First, it is enormously challenging. If we awake and say, Good Morning, and give the words the full power and force of our intention and promise for the day, then we have set the bar pretty high for ourselves in what we say and do from that moment forward. If we have declared it to be a Good Morning, then it is up to us to create it for ourselves.

One of the things we’ll notice right away is that the Universe is NOT dedicated to us having a Good Morning. How do we know that? Right after you declare Good Morning, start noticing all the things that can interfere with your having a Good Morning that are present in your life. The mess the dog made, the car that won’t start in the cold, the foot of snow to be shoveled outside the door. And that’s before we know anything from the “News,” the wars and disasters. Now, on the one hand, that is simply the daily reality; on the other hand, how we choose to receive these challenges is fully up to us. Do we embrace them as being all of a part of our Good Morning? Or do we ignore them? Or do we let them “kill off” our sense that it is, indeed, a Good Morning?

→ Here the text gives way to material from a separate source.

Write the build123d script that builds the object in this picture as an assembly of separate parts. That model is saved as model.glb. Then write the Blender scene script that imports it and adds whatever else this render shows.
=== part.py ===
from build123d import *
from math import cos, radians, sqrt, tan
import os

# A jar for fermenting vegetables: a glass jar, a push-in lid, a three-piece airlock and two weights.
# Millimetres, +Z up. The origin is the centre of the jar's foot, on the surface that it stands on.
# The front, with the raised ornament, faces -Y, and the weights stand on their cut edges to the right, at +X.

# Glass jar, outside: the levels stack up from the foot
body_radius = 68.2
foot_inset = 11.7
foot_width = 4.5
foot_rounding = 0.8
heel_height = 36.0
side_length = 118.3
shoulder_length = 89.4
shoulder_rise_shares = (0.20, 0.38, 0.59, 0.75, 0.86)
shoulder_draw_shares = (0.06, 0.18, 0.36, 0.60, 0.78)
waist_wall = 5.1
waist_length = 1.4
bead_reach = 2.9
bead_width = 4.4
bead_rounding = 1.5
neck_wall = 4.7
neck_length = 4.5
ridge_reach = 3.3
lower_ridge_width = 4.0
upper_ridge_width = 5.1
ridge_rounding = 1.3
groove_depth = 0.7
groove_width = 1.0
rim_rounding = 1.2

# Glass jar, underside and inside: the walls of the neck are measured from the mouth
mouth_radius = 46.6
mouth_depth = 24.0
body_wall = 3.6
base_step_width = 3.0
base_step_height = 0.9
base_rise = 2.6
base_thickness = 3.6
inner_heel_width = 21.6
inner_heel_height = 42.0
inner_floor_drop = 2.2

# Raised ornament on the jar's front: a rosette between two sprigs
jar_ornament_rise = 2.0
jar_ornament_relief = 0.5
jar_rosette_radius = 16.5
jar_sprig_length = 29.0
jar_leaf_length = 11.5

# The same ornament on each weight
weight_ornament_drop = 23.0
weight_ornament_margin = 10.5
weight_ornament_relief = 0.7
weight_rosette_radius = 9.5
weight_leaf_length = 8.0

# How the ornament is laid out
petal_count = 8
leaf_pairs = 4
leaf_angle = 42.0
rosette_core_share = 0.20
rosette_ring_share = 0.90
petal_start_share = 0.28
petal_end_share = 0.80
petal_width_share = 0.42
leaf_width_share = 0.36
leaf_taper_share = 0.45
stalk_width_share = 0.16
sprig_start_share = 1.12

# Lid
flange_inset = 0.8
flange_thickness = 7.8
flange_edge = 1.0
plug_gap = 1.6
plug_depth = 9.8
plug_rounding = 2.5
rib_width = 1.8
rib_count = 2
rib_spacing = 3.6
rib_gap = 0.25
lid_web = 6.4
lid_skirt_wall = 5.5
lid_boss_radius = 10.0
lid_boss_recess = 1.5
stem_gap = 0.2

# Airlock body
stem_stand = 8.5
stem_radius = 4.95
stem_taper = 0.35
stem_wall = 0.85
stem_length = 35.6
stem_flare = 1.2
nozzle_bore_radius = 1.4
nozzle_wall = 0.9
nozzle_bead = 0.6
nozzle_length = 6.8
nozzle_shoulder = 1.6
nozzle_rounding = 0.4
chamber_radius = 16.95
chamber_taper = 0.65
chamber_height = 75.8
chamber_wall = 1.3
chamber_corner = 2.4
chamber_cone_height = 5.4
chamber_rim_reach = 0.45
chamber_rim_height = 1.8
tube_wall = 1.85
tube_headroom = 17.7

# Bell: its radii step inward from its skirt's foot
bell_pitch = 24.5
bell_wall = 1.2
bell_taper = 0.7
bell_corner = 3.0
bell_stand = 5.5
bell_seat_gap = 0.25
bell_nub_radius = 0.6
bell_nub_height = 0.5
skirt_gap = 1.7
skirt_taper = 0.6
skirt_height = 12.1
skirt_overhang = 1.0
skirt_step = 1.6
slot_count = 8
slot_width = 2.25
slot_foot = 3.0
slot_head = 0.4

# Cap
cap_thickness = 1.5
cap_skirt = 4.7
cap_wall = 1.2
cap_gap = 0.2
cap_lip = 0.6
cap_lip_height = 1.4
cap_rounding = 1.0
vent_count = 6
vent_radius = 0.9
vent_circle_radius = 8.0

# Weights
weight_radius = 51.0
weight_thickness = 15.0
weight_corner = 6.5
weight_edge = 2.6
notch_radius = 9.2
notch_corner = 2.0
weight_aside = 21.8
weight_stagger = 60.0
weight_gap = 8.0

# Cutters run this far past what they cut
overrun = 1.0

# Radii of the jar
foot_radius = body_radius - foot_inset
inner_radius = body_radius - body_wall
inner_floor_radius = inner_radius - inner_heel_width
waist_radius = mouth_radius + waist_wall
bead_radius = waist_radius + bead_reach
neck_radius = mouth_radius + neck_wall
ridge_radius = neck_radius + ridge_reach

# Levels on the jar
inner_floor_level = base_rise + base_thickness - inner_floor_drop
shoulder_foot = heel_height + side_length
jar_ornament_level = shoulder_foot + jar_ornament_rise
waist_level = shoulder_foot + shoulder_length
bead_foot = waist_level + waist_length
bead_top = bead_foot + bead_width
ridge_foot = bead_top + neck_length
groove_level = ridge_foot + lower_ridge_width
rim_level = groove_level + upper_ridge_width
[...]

So, I notice that I live at a fairly tepid temperature most of the time. I make it a point to try to stay even, well-modulated, unruffled in the face of adversity and difficulty. I don’t get too excited. I actively strive to not respond in anger (a long and slow learning for me) to things and people who displease me. I go about my day trying to not make too many mistakes; actively trying to have more “successes” than failures, but largely failing to put myself really on the line for much of anything. Bland. Boring. Actually quite Exhausting, in fact. I get to the end of the day completely used up. But used up by what, indeed? Was that time that I “used up” out of my life’s allotment a cause for exhaustion because I used it so well? So fully? So satisfyingly? No, in most cases. It was exhausting because I spent my day in the effort to keep at bay all the things that I thought would impinge on my sense of equilibrium, of well-being.

My declaration of today is to fully challenge myself and to create for myself and others a Good Morning! and a Great Day!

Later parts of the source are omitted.